Bah! Humbug! Who said it best? Why, of course, that classic figure from English literature, Ebenezer Scrooge, in Charles Dickens’ A Christmas Carol. Dickens writes:

 

“Oh! But he was a tight-fisted hand at the grind stone, Scrooge! A squeezing, wrenching, grasping, scraping, clutching, covetous old sinner! Hard and sharp as flint from which no steel had ever struck out generous fire; secret, and self-contained, and solitary as an oyster. The cold within him froze his old features, nipped his pointed nose, shriveled his cheek, stiffened his gait; made his eyes red, his thin lips blue and spoke shrewdly in his grating voice.

 

“On Christmas Eve Scrooge sits at his desk in his country house office. Bob Cratchit, his underpaid clerk, sits shivering in the next room. Scrooge’s nephew comes to the office. “A merry Christmas, Uncle! God save you.”

 

“Bah!” said Scrooge. “Humbug! … Merry Christmas!
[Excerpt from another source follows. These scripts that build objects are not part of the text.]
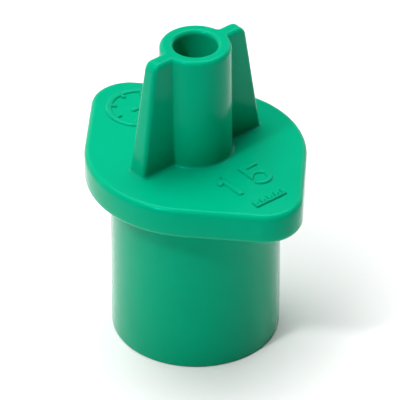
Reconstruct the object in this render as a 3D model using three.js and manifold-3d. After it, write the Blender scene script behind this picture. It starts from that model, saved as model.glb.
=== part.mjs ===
// Straight tube connector, moulded in one piece: an open barrel, a long round-ended finger flange across
// its top, and a slender socket tube held between two wings. The flange carries raised marks.
// Millimetres, +Z up. The origin is the centre of the barrel's open end, which the part stands on.
// The wings point along X, and the flange is long along Y.

import * as THREE from "three";
import { mergeVertices } from "three/addons/utils/BufferGeometryUtils.js";
import Module from "manifold-3d";

const wasm = await Module();
wasm.setup();

// Barrel: the nominal 15 mm male end, open at the bottom
const barrelRadius = 7.7;
const barrelWall = 1.5;
const barrelLength = 16;
const barrelEdgeRound = 0.2;
const barrelSeatDepth = 0.4; // the barrel runs on this far into a round pocket in the flange's underside
const barrelSeatGap = 0.1;

// Flange: a central disc drawn out to a small round end on each side
const flangeThickness = 3;
const flangeRadius = 10;
const flangeEndRadius = 3.5;
const flangeEndOffset = 9.5;
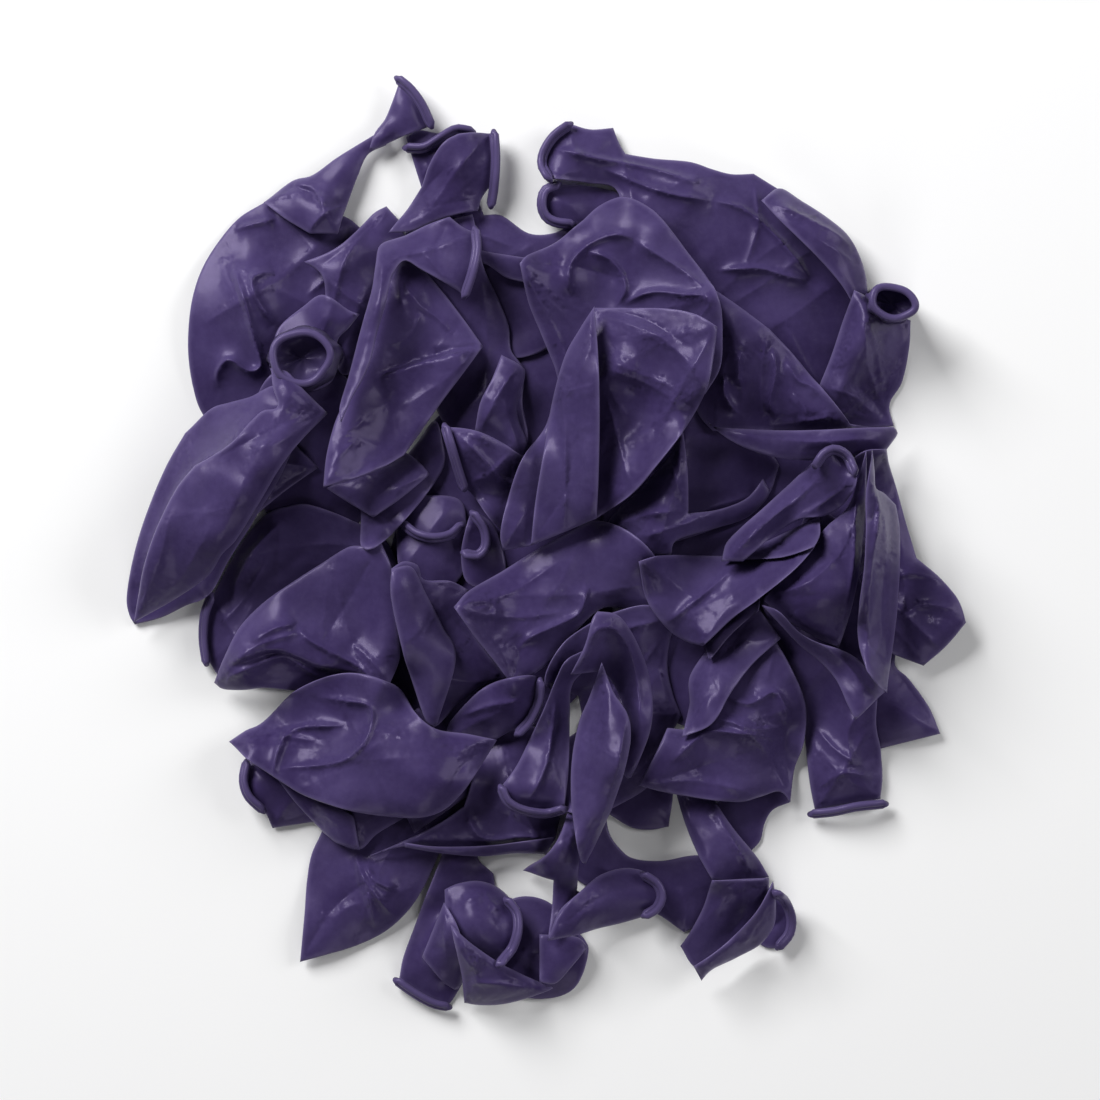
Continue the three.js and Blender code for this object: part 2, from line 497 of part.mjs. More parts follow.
// Where a film lies on the heap: never below it, and eased over its steps.
function drape(heap, nodes) {
  let lie = new Map([...nodes].map((n) => [n, heap[n]]));
  for (let pass = 0; pass < EASE_PASSES; pass += 1) {
    const eased = new Map();
    for (const [n, z] of lie) {
      const beside = [n - 1, n + 1, n - COLUMNS, n + COLUMNS].filter((m) => lie.has(m));
      const mean = beside.reduce((sum, m) => sum + lie.get(m), z) / (beside.length + 1);
      eased.set(n, Math.max(heap[n], mean));
    }
    lie = eased;
  }
  return lie;
}

// ---- Solids.

function toManifold(geometry) {
  const bare = geometry.clone();
  bare.deleteAttribute("normal");
  bare.deleteAttribute("uv");
  const merged = mergeVertices(bare, 1e-4);
  return new wasm.Manifold(
    new wasm.Mesh({
      numProp: 3,
      vertProperties: new Float32Array(merged.attributes.position.array),
      triVerts: new Uint32Array(merged.index.array),
    }),
  );
}

function toGeometry(solid) {
  const mesh = solid.getMesh();
  const geometry = new THREE.BufferGeometry();
  geometry.setAttribute("position", new THREE.BufferAttribute(mesh.vertProperties, mesh.numProp));
  geometry.setIndex(new THREE.BufferAttribute(mesh.triVerts, 1));
  geometry.computeVertexNormals();
  return geometry;
}

const TALL = 200;

function prism(points, low = -TALL, high = TALL) {
  const shape = new THREE.Shape(points);
  const geometry = new THREE.ExtrudeGeometry(shape, { depth: high - low, bevelEnabled: false, steps: 1 });
  return toManifold(geometry.translate(0, 0, low));
}

// The space between two height maps, over the rectangle that holds the nodes of a layer.
function slab(nodes, bottom, top) {
  const columns = [...nodes].map((n) => n % COLUMNS);
  const rows = [...nodes].map((n) => Math.floor(n / COLUMNS));
  const [i0, i1] = [Math.min(...columns), Math.max(...columns)];
  const [j0, j1] = [Math.min(...rows), Math.max(...rows)];
  const wide = i1 - i0 + 1;
  const high = j1 - j0 + 1;
  const positions = [];
  for (const height of [bottom, top]) {
    for (let j = j0; j <= j1; j += 1) {
      for (let i = i0; i <= i1; i += 1) {
        const n = nodeAt(i, j);
        positions.push(nodeX(i), nodeY(j), nodes.has(n) ? height.get(n) : Number(height === top));
      }
    }
  }
  const index = [];
  const lid = wide * high;
  for (let j = 0; j < high - 1; j += 1) {
    for (let i = 0; i < wide - 1; i += 1) {
      const a = j * wide + i;
      const [b, c, d] = [a + 1, a + wide + 1, a + wide];
      index.push(a, c, b, a, d, c);
      index.push(lid + a, lid + b, lid + c, lid + a, lid + c, lid + d);
    }
  }
  const wall = (a, b) => index.push(a, b, lid + b, a, lid + b, lid + a);
  for (let i = 0; i < wide - 1; i += 1) {
    wall(i, i + 1);
    wall((high - 1) * wide + i + 1, (high - 1) * wide + i);
  }
  for (let j = 0; j < high - 1; j += 1) {
    wall((j + 1) * wide, j * wide);
    wall(j * wide + wide - 1, (j + 1) * wide + wide - 1);
  }
  const geometry = new THREE.BufferGeometry();
  geometry.setAttribute("position", new THREE.Float32BufferAttribute(positions, 3));
  geometry.setIndex(index);
  return toManifold(geometry);
}

// A strip of the rim's width along a line.
function strip(line, width) {
  const curve = new THREE.CatmullRomCurve3(line.map(([x, y]) => new THREE.Vector3(x, y, 0)));
  const steps = Math.max(2, Math.round(curve.getLength() / OUTLINE_STEP));
  const sides = [[], []];
  for (let s = 0; s <= steps; s += 1) {
    const p = curve.getPointAt(s / steps);
    const t = curve.getTangentAt(s / steps);
    sides[0].push(new THREE.Vector2(p.x - (t.y * width) / 2, p.y + (t.x * width) / 2));
    sides[1].unshift(new THREE.Vector2(p.x + (t.y * width) / 2, p.y - (t.x * width) / 2));
  }
  const points = [...sides[1].reverse(), ...sides[0].reverse()];
  return THREE.ShapeUtils.area(points) < 0 ? points.reverse() : points;
}

function ellipse([x, y], [a, b], turn, inset = 0) {
  const curve = new THREE.EllipseCurve(x, y, a - inset, b - inset, 0, 2 * Math.PI, false,
    THREE.MathUtils.degToRad(turn));
  return curve.getPoints(16).slice(0, -1);
}

// ---- The heap.

const heap = new Float64Array(COLUMNS * ROWS); // the top of all that is laid down so far

// One layer of a balloon: from the bottom of the balloon up to the top of this layer.
function layLayer(outline, bottom, own, middle, edge) {
  const nodes = touchedNodes(outline);
  const top = new Map();
  for (const n of nodes) {
    const [x, y] = [nodeX(n % COLUMNS), nodeY(Math.floor(n / COLUMNS))];
    const inward = isInside(outline, x, y) ? distanceToEdge(outline, x, y) : 0;
    const film = edge + (middle - edge) * Math.min(1, inward / LOFT_REACH);
    top.set(n, (own.get(n) ?? bottom.get(n)) + film);
  }
  for (const [n, z] of top) own.set(n, z);
  return prism(outline).intersect(slab(nodes, bottom, top));
}

// The outlines of a balloon's layers in the order that they lie, with how thick each one is.
function layersOf({ layers, rim, mouth }) {
  const sheets = [];
  const addRim = (line) =>
    sheets.push({ outline: strip(line, RIM_WIDTH), middle: RIM_HEIGHT, edge: RIM_HEIGHT });
  for (const layer of layers) {
    sheets.push({ outline: outlinePoints(layer.outline ?? layer), middle: LOFT, edge: FLAT_EDGE });
    if (layer.rim) addRim(layer.rim);
  }
  if (rim) addRim(rim);
  if (mouth) {
    const outline = ellipse(mouth.at, mouth.half, mouth.turn);
    sheets.push({ outline, middle: mouth.height, edge: mouth.height });
  }
  return sheets;
}

function makeBalloon(balloon) {
  const sheets = layersOf(balloon);
  const nodes = new Set(sheets.flatMap(({ outline }) => [...touchedNodes(outline)]));
  const bottom = drape(heap, nodes);
  for (const [n, z] of bottom) bottom.set(n, z < 1e-6 ? 0 : z + CLEARANCE);
  const own = new Map(); // the top of the layers that are laid so far
  const parts = sheets.map(({ outline, middle, edge }) => layLayer(outline, bottom, own, middle, edge));
  let solid = parts.reduce((all, part) => all.add(part));
  if (balloon.mouth) {
    const { at, half, turn, depth } = balloon.mouth;
    const rimTop = Math.min(...[...touchedNodes(ellipse(at, half, turn))].map((n) => own.get(n)));
    solid = solid.subtract(prism(ellipse(at, half, turn, MOUTH_WALL), rimTop - depth, TALL));
  }
  for (const [n, z] of own) heap[n] = Math.max(heap[n], z);
  const mesh = new THREE.Mesh(toGeometry(solid), LATEX.clone());
  mesh.name = balloon.name;
  return mesh;
}

const heapOfBalloons = new THREE.Group();
for (const balloon of BALLOONS) heapOfBalloons.add(makeBalloon(balloon));
const middle = new THREE.Box3().setFromObject(heapOfBalloons).getCenter(new THREE.Vector3());
heapOfBalloons.position.set(-middle.x, -middle.y, 0);

export default heapOfBalloons;
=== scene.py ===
"""A loose heap of empty latex balloons, laid down film by film, each draped over the ones below."""
import json
import math

import bpy
import numpy as np
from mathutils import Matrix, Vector, geometry


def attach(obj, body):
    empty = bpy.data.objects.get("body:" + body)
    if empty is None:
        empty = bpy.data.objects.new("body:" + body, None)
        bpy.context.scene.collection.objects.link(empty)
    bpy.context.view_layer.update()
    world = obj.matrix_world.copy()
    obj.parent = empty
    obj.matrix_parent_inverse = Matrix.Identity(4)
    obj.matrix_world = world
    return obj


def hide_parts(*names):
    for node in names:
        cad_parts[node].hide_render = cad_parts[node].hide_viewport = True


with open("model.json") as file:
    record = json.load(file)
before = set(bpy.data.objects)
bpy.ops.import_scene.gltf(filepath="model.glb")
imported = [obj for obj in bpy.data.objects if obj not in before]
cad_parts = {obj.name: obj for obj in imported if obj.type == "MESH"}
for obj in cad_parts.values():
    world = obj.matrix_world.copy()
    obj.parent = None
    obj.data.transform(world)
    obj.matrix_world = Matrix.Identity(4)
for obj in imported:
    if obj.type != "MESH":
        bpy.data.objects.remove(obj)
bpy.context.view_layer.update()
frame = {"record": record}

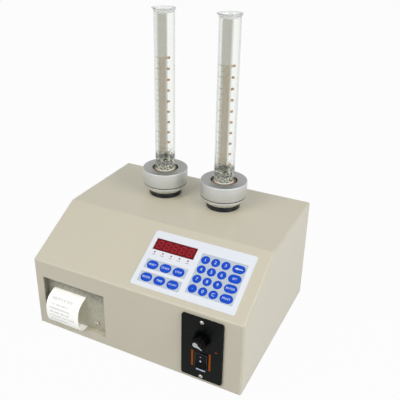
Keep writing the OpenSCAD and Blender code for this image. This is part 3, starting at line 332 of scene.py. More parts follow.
def zinc_plated_steel(tree):
    # Galvanised sheet: grey with faint spangles about 8 mm wide
    base = linear("A6AAAC")
    where = node(tree, "TexCoord").outputs["Object"]
    spangle = node(tree, "TexVoronoi", {"Vector": where, "Scale": 1 / (8 * MM)})
    grey = node(tree, "RGBToBW", {"Color": spangle.outputs["Color"]})
    shade = node(tree, "Mix", {
        "Factor": grey, "A": scaled(base, 0.8), "B": scaled(base, 1.1)}, data_type="RGBA")
    return {"Base Color": base, "Metallic": 0.9, "Roughness": 0.42}, {
        "Base Color": shade.outputs["Result"]}, (grain(tree, 1.1), 0.005)


def milled_aluminium(tree):
    # Milled aluminium plate: fine straight cutter marks along its length
    return even(tree, linear("B9BBBC"), {"Metallic": 1.0, "Roughness": 0.34},
                (12, 0.9, 1), (0.6, 0.008), stretch=(0.04, 1, 1))


def hobbed_brass(tree):
    # Brass gear as cut, slightly dulled by oil
    return even(tree, linear("B8944E"), {"Metallic": 1.0, "Roughness": 0.32},
                (6, 0.75, 1.05), (0.5, 0.006))


def moulded_abs(tree):
    # Black ABS with the fine spark-eroded grain of its mould, 0.1 mm wide in life and drawn
    # at 0.45 mm, to show
    return even(tree, linear("151617"), {"Roughness": 0.4, "Specular IOR Level": 0.3},
                (7, 0.85, 1.2), (0.45, 0.015))


def phenolic_knob(tree):
    # Compression moulded phenolic: jet black and glossy
    return even(tree, linear("040405"), {"Roughness": 0.16, "Specular IOR Level": 0.1},
                (5, 1, 1.5), (1.5, 0.006))


def turned_acetal(tree):
    # Black acetal turned on a lathe: glossy blue-black with fine rings, drawn at 0.7 mm,
    # coarser than life, to show
    return even(tree, linear("080B14"), {"Roughness": 0.12, "Specular IOR Level": 0.45},
                (6, 1, 1.6), (0.7, 0.008), stretch=(0.1, 0.1, 1))


def natural_rubber(tree):
    # Natural rubber, translucent brown at its edges
    return even(tree, chosen("rubber"), {
        "Roughness": 0.5, "Subsurface Weight": 0.3, "Subsurface Scale": 1.5 * MM},
        (5, 0.75, 1.15), (0.8, 0.02))


def nitrile_rubber(tree):
    # Black nitrile rubber of the feet: matt with a grey bloom
    return even(tree, linear("1B1B1C"), {"Roughness": 0.75}, (5, 1, 2), (0.9, 0.03))


def borosilicate_glass(tree):
    # Drawn borosilicate tube: clear, uneven at its base. Its grey edges and grey band are painted
    # reflections, and the dark flecks at its base are a painted view of the holder
    where = node(tree, "TexCoord").outputs["Object"]
    height = node(tree, "SeparateXYZ", {"Vector": where}).outputs["Z"]
    low = node(tree, "MapRange", {"Value": height, "From Min": 46 * MM, "From Max": 32 * MM})
    # The lumps of the base are up to 300 times as high as the ripple of the wall
    lumps = node(tree, "Math", {0: grain(tree, 4.5, 1.0), 1: low}, operation="MULTIPLY")
    ripple = grain(tree, 7, 1.0, (1, 1, 0.08))
    uneven = node(tree, "Math", {0: lumps, 1: 300.0, 2: ripple}, operation="MULTIPLY_ADD")
    # Painted reflection: a grey band, drawn from -2.5 to 9.5 mm along the side named below
    across = node(tree, "VectorMath", {0: where, 1: PAINTED_BAND_SIDE}, operation="DOT_PRODUCT")
    across = across.outputs["Value"]
    begins = node(tree, "MapRange", {"Value": across, "From Min": -5 * MM, "From Max": -2.5 * MM})
    ends = node(tree, "MapRange", {"Value": across, "From Min": 12.5 * MM, "From Max": 9.5 * MM})
    # thick: share of the painted reflection band, not a thicker wall
    thick = node(tree, "Math", {0: begins, 1: ends}, operation="MULTIPLY")
    painted_band = node(tree, "Mix", {
        "Factor": thick, "A": linear("FBFCFA"), "B": linear("D6D6D0")}, data_type="RGBA")
    # Painted shade: the glass is drawn greyer towards its edges, standing in for the darker room
    # that they reflect
    facing = node(tree, "LayerWeight", {"Blend": 0.5}).outputs["Facing"]
    edge = node(tree, "MapRange", {"Value": facing, "From Min": 0.5, "From Max": 0.9})
    edge_shaded = node(tree, "Mix", {
        "Factor": edge, "A": painted_band.outputs["Result"], "B": linear("868C86")}, data_type="RGBA")
    # Painted refraction: dark flecks at the base stand in for the dark holder that the thick base
    # bends into view
    fleck = node(tree, "MapRange", {
        "Value": grain(tree, 3.6, 0.0), "From Min": 0.48, "From Max": 0.58})
    flecks = node(tree, "Math", {0: fleck, 1: low}, operation="MULTIPLY")
    flecked = node(tree, "Mix", {
        "Factor": flecks, "A": edge_shaded.outputs["Result"], "B": linear("545B48")}, data_type="RGBA")
    return {"Roughness": 0.0, "IOR": 1.473, "Transmission Weight": 1.0}, {
        "Base Color": flecked.outputs["Result"]}, (uneven, 0.006)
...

What’s Christmastime to you but a time for paying bills without money; a time for finding yourself a year older, but not an hour richer; a time for balancing your books.

 

“If I could work my will,” Scrooge says to his startled nephew, “every idiot who goes about with ‘Merry Christmas’ on his lips should be boiled with his own pudding, and buried with a stake of holly through his heart. He should.”

 

And, so, a hearty “Bah! Humbug!” to you this day, as so many in the church world strive to hold back the Christmas tide, insisting that this is Advent, a time for expectant waiting, and not yet Christmas. But we are already probably too late.

 

While the major theme of Advent is hope, there is a lot about the world that is devoid of hope. Far easier to fall into a mood of “Bah! Humbug!” Still, lest I be accused of squelching anyone’s desire to enthusiastically ring the bell at our Salvation Army kettle stations, let’s all pledge this season to pursue Advent hope, not humbug-gery. A hope captured by the Old Testament prophet Isaiah, who wrote that the day is coming when people will stream to the mountain of God; the nations will come, and they shall beat their swords into plowshares. And their spears into pruning hooks; Nation shall not lift up sword against nation, Neither shall they learn war any more.

 

That vision of peace seems an impossible dream today. Way beyond hope. Much easier to emulate Scrooge. Bah! Humbug! AND WHAT IS THAT INFERNAL NOISE?

 

It’s singing. Because music and singing – even Christmas carols during Advent – are the best ways I know to lift our spirits. Pastor, author and lyricist Paul Simpson Duke suggests this: Imagine Isaiah and his prophecies as a play. The curtain rises. The prophet walks into the darkened stage in a circle of light. He begins to sing – of a mountain, and of nations streaming to it willing to hear holy instruction and be judged by it, willing also to make peace with each other.

 

The song ends. Another sound rises. Bah! Humbug! WHAT IS THAT? It’s the ringing sound of hammers striking metal. It’s the sound of swords and spears beaten into plowshares and pruning hooks. This is what it sounds like. This is what it looks like: At St. Louis University is a Jesuit chapel that is creatively lit. The light fixtures are made of 20th century cannon shells, converted and emptied of their lethal contents.

 

We’re not there yet. But that’s the precious message of Advent hope, the countercultural, counterintuitive good news. That in spite of what is going on in the world, a day of peace is coming.